§ **SET TASK**
Search the listing below for the word "rigid" and copy each line that holds it.
====
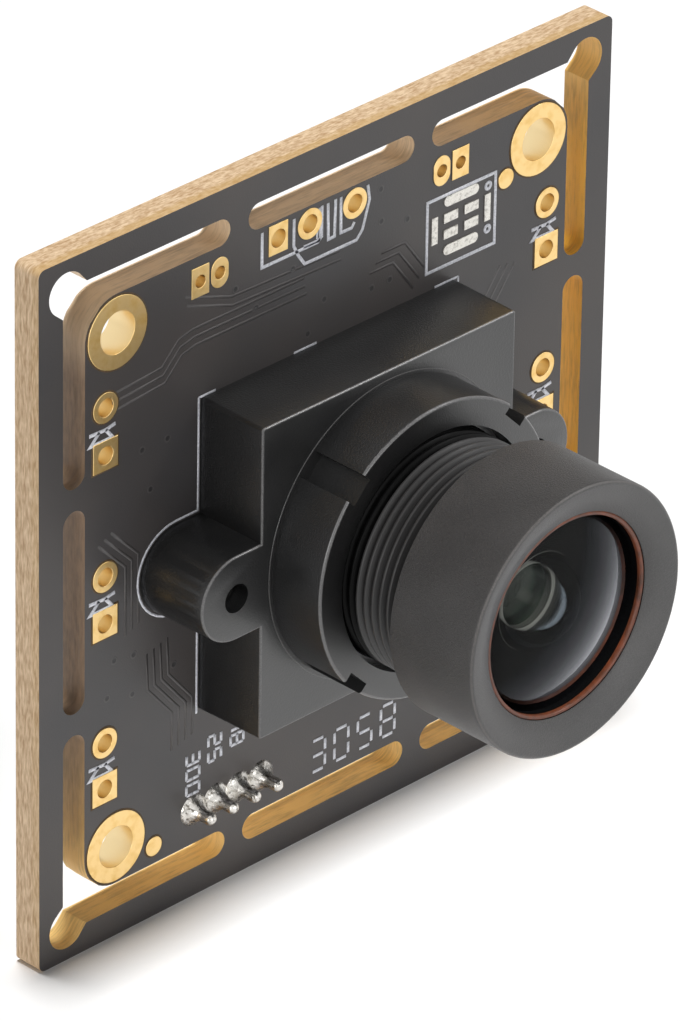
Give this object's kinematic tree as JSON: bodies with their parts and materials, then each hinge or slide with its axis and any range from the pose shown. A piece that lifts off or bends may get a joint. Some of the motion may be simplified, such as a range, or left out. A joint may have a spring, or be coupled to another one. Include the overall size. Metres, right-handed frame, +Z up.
{
  "type": "camera module",
  "caption": "Square board camera: threaded focusing lens in a moulded holder on a circuit board with a snap-off slotted rim and a wire connector behind.",
  "frame": {"origin": "centre of the four mounting holes, on the front face of the board", "axes": "+X to the right seen from the front, +Z up, the lens looks along -Y; the board is upright in the XZ plane"},
  "size_m": [0.038, 0.0239, 0.038],
  "materials": {
    "board_black": "dark solder mask over glass-fibre sheet, tan cut edges",
    "gold_plate": "flat gold plating",
    "tin": "bright solder",
    "holder_black": "moulded black plastic, satin",
    "barrel_black": "black anodised, fine blasted grain",
    "inner_black": "flat black",
    "seal_amber": "amber sealing compound",
    "lens_glass": "coated glass",
    "filter_glass": "blue-green infrared filter",
    "sensor_dark": "sensor package",
    "screw_steel": "zinc-plated steel",
    "connector_white": "natural nylon",
    "chip_black": "moulded chip package",
    "lead_tin": "tinned leads",
    "crystal_steel": "metal lid",
    "ferrite_grey": "ferrite",
    "capacitor_tan": "fired ceramic",
    "resistor_black": "glazed film"
  },
  "bodies": {
    "board": {"circuit_board": "board_black", "mounting_pads": "gold_plate", "header_pads": "gold_plate", "probe_pads": "gold_plate", "link_pads": "gold_plate", "alignment_marks": "gold_plate", "tinned_pads": "tin", "lens_holder": "holder_black", "holder_screws": "screw_steel", "image_sensor": "sensor_dark", "sensor_glass": "lens_glass", "connector_housing": "connector_white", "connector_pins": "lead_tin", "solder_joints": "tin", "video_processor": "chip_black", "processor_leads": "lead_tin", "memory_chip": "chip_black", "memory_leads": "lead_tin", "crystal_can": "crystal_steel", "voltage_regulators": "chip_black", "regulator_leads": "lead_tin", "power_inductor": "ferrite_grey", "capacitor_bodies": "capacitor_tan", "resistor_bodies": "resistor_black", "chip_terminals": "tin"},
    "lens_optics": {"second_element": "lens_glass", "third_element": "lens_glass", "rear_element": "lens_glass"},
    "lens_barrel": {"lens_barrel": "barrel_black", "front_glass": "lens_glass", "seal_ring": "seal_amber", "front_spacer": "inner_black", "element_cell": "inner_black", "aperture_stop": "inner_black", "mid_spacer": "inner_black", "rear_spacer": "inner_black", "rear_retainer": "inner_black", "infrared_filter": "filter_glass"}
  },
  "joints": [
    {"name": "lens_advance", "type": "slide", "parent": "board", "child": "lens_optics", "axis": [0, 1, 0], "range_m": [-0.0015, 0.0015]},
    {"name": "lens_turn", "type": "hinge", "parent": "lens_optics", "child": "lens_barrel", "pos_m": [0, -0.01, -0.00012], "axis": [0, 1, 0], "range_deg": [-1080, 1080]}
  ],
  "couplings": [
    {"joint": "lens_turn", "follows": "lens_advance", "rad_per_m": 12566}
  ]
}
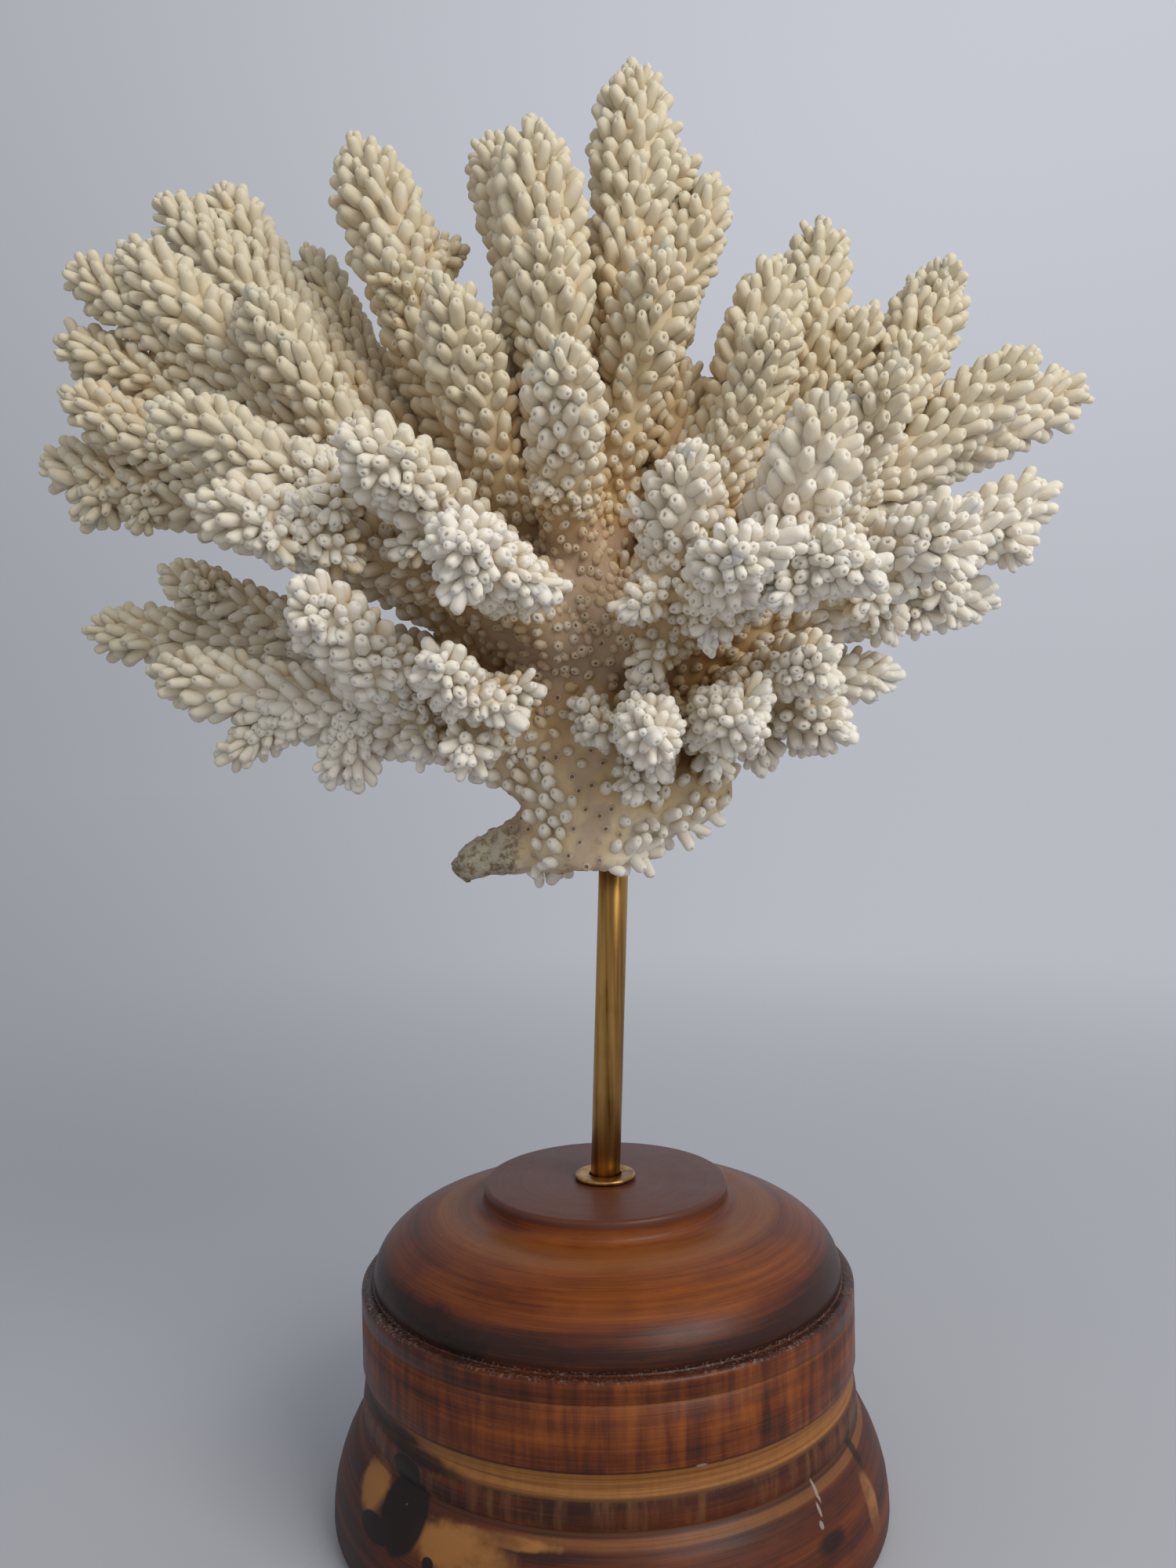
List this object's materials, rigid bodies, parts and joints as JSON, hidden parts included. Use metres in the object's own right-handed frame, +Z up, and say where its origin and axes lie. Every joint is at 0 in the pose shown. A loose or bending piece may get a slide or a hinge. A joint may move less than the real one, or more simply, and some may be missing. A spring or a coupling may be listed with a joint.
{
  "type": "branching coral specimen on a stand",
  "caption": "Branching coral colony with crowded tubular corallites, fixed on a slim brass rod above a turned and stained wooden base; it stands free on a flat underside.",
  "frame": {"origin": "middle of the wooden base's flat underside", "axes": "+Z up the base's turning axis, +X along the colony's wide spread to the side the rod leans to, -Y towards the colony's fuller front"},
  "size_m": [0.2286, 0.124, 0.302],
  "materials": {
    "coral": "matte",
    "coral_stem": "matte",
    "stained_wood": "satin",
    "brass": "satin"
  },
  "bodies": {
    "root": {"turned_base": "stained_wood", "brass_washer": "brass", "brass_rod": "brass", "coral_stem": "coral_stem", "branch_left_top": "coral", "branch_left_high": "coral", "branch_left_out": "coral", "branch_left_mid": "coral", "branch_left_back": "coral", "branch_left_low": "coral", "branch_front_left": "coral", "branch_front_star": "coral", "branch_crown_left": "coral", "branch_crown_mid": "coral", "branch_crown_high": "coral", "branch_front_right": "coral", "branch_right_high": "coral", "branch_right_back": "coral", "branch_right_mid": "coral", "branch_right_low": "coral", "branch_right_under": "coral", "branch_back_left": "coral", "branch_back_mid": "coral", "branch_back_right": "coral", "fork_left_top_inner": "coral", "fork_left_top_back": "coral", "fork_left_high_outer": "coral", "fork_left_high_low": "coral", "fork_left_high_front": "coral", "fork_left_out_upper": "coral", "fork_left_mid_low": "coral", "fork_left_back_upper": "coral", "fork_left_low_front": "coral", "fork_left_low_inner": "coral", "fork_crown_left_front": "coral", "fork_crown_mid_back": "coral", "fork_crown_mid_front": "coral", "fork_crown_mid_low": "coral", "fork_crown_high_right": "coral", "fork_crown_high_front": "coral", "fork_front_right_up": "coral", "fork_front_right_star": "coral", "fork_front_right_low": "coral", "fork_right_high_front": "coral", "fork_right_back_outer": "coral", "fork_right_mid_back": "coral", "fork_right_mid_up": "coral", "fork_right_mid_front": "coral", "fork_right_mid_outer": "coral", "fork_right_low_front": "coral", "fork_right_low_under": "coral", "fork_right_under_ledge": "coral", "fork_right_under_left": "coral", "fork_right_under_front": "coral", "fork_right_under_outer": "coral", "fork_back_left_out": "coral", "fork_back_mid_low": "coral", "fork_back_right_out": "coral"}
  },
  "joints": []
}
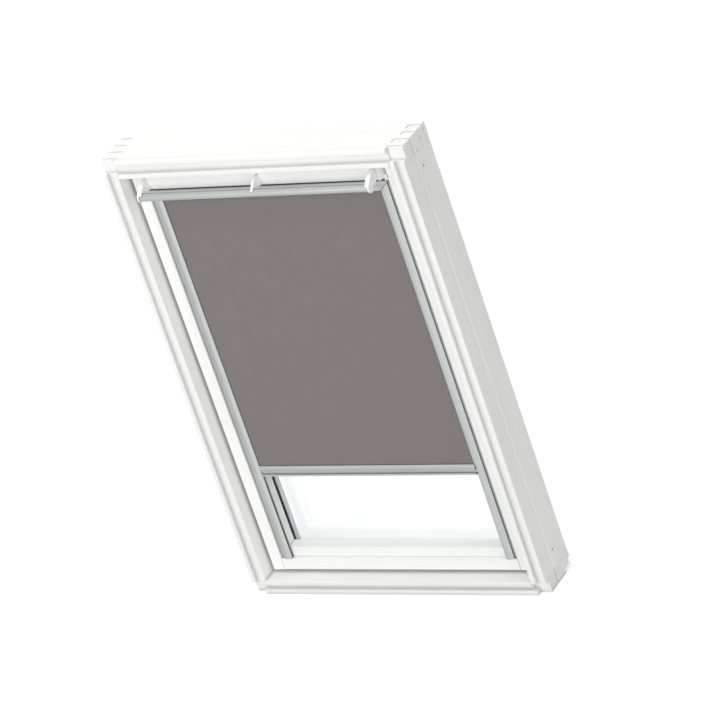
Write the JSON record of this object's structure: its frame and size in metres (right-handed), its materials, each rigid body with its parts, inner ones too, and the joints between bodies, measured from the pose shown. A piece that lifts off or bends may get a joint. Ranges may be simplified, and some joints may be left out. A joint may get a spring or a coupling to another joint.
{
  "type": "roof window with roller blind",
  "caption": "Centre-pivot roof window in a box-jointed white timber frame, with a top control bar and ventilation flap and a fitted roller blind in side channels.",
  "frame": {"origin": "on the underside of the sill, at the middle of the width, 36 mm behind the room face of the frame's lips", "axes": "+X to the right as seen from the room, +Y outwards through the window, +Z from the sill to the head"},
  "size_m": [0.66, 0.1429, 0.978],
  "materials": {
    "painted_timber": "white satin lacquer over the timber",
    "painted_sash": "white satin lacquer over the timber",
    "white_plastic": "smooth satin white",
    "anodised_aluminium": "fine satin anodising",
    "lacquered_aluminium": "matt dark grey lacquer",
    "zinc_steel": "bright zinc",
    "clear_glass": "clear, polished",
    "spacer_metal": "matt mill finish",
    "black_rubber": "matt",
    "grey_foam": "open felt",
    "taupe_cloth": "fine mottled weave"
  },
  "bodies": {
    "frame": {"frame_side_left": "painted_timber", "frame_side_right": "painted_timber", "frame_head": "painted_timber", "frame_sill": "painted_timber", "frame_cover_left": "lacquered_aluminium", "frame_cover_right": "lacquered_aluminium", "frame_cover_head": "lacquered_aluminium", "frame_cover_sill": "lacquered_aluminium", "frame_hinge_plate_left": "zinc_steel", "frame_hinge_plate_right": "zinc_steel", "pivot_pin_left": "zinc_steel", "pivot_pin_right": "zinc_steel", "striker_plate": "zinc_steel"},
    "sash": {"sash_stile_left": "painted_sash", "sash_stile_right": "painted_sash", "sash_top_rail": "painted_sash", "sash_bottom_rail": "painted_sash", "sash_hinge_plate_left": "zinc_steel", "sash_hinge_plate_right": "zinc_steel", "lock_case": "zinc_steel", "flap_hinge_rod": "zinc_steel", "roller_pin": "zinc_steel", "spring_shaft": "zinc_steel", "return_spring": "zinc_steel", "pivot_bush_left": "black_rubber", "pivot_bush_right": "black_rubber", "glazing_bed": "black_rubber", "edge_seal": "black_rubber", "sash_seal": "black_rubber", "vent_filter_left": "grey_foam", "vent_filter_right": "grey_foam", "pane_inner": "clear_glass", "pane_outer": "clear_glass", "pane_spacer": "spacer_metal", "sash_cover_left": "lacquered_aluminium", "sash_cover_right": "lacquered_aluminium", "sash_cover_bottom": "lacquered_aluminium", "sash_cover_top": "lacquered_aluminium", "flap_cheek_left": "white_plastic", "flap_cheek_right": "white_plastic", "blind_casing": "anodised_aluminium", "casing_corner_left": "anodised_aluminium", "casing_corner_right": "anodised_aluminium", "side_channel_left": "anodised_aluminium", "side_channel_right": "anodised_aluminium", "blind_cloth": "taupe_cloth"},
    "flap": {"ventilation_flap": "white_plastic", "flap_arm_left": "white_plastic", "flap_arm_centre": "white_plastic", "flap_arm_right": "white_plastic", "control_bar": "anodised_aluminium"},
    "latch": {"latch_tongue": "zinc_steel"},
    "bottom_bar": {"blind_bottom_bar": "anodised_aluminium", "bar_slider_left": "black_rubber", "bar_slider_right": "black_rubber"},
    "roller": {"roller_tube": "anodised_aluminium", "wound_cloth": "taupe_cloth", "tube_plug_left": "white_plastic", "tube_plug_right": "white_plastic"}
  },
  "joints": [
    {"name": "sash_pivot", "type": "hinge", "parent": "frame", "child": "sash", "pos_m": [0, 0.026, 0.486], "axis": [1, 0, 0], "range_deg": [0, 180]},
    {"name": "flap_hinge", "type": "hinge", "parent": "sash", "child": "flap", "pos_m": [0, -0.0125, 0.9092], "axis": [1, 0, 0], "range_deg": [0, 40]},
    {"name": "latch_slide", "type": "slide", "parent": "sash", "child": "latch", "axis": [0, 0, 1], "range_m": [-0.0046, 0]},
    {"name": "blind_slide", "type": "slide", "parent": "sash", "child": "bottom_bar", "axis": [0, 0, 1], "range_m": [-0.19, 0.599], "deforming": ["blind_cloth"]},
    {"name": "roller_spin", "type": "hinge", "parent": "sash", "child": "roller", "pos_m": [0, 0.0065, 0.8886], "axis": [1, 0, 0], "range_deg": [-5000, 1600]}
  ],
  "couplings": [
    {"joint": "roller_spin", "follows": "blind_slide", "rad_per_m": -135.13},
    {"joint": "latch_slide", "follows": "flap_hinge", "m_per_rad": -0.006588}
  ]
}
====
§ **FINAL ANSWER**
List this object's materials, rigid bodies, parts and joints as JSON, hidden parts included. Use metres in the object's own right-handed frame, +Z up, and say where its origin and axes lie. Every joint is at 0 in the pose shown. A loose or bending piece may get a slide or a hinge. A joint may move less than the real one, or more simply, and some may be missing. A spring or a coupling may be listed with a joint.
Write the JSON record of this object's structure: its frame and size in metres (right-handed), its materials, each rigid body with its parts, inner ones too, and the joints between bodies, measured from the pose shown. A piece that lifts off or bends may get a joint. Ranges may be simplified, and some joints may be left out. A joint may get a spring or a coupling to another joint.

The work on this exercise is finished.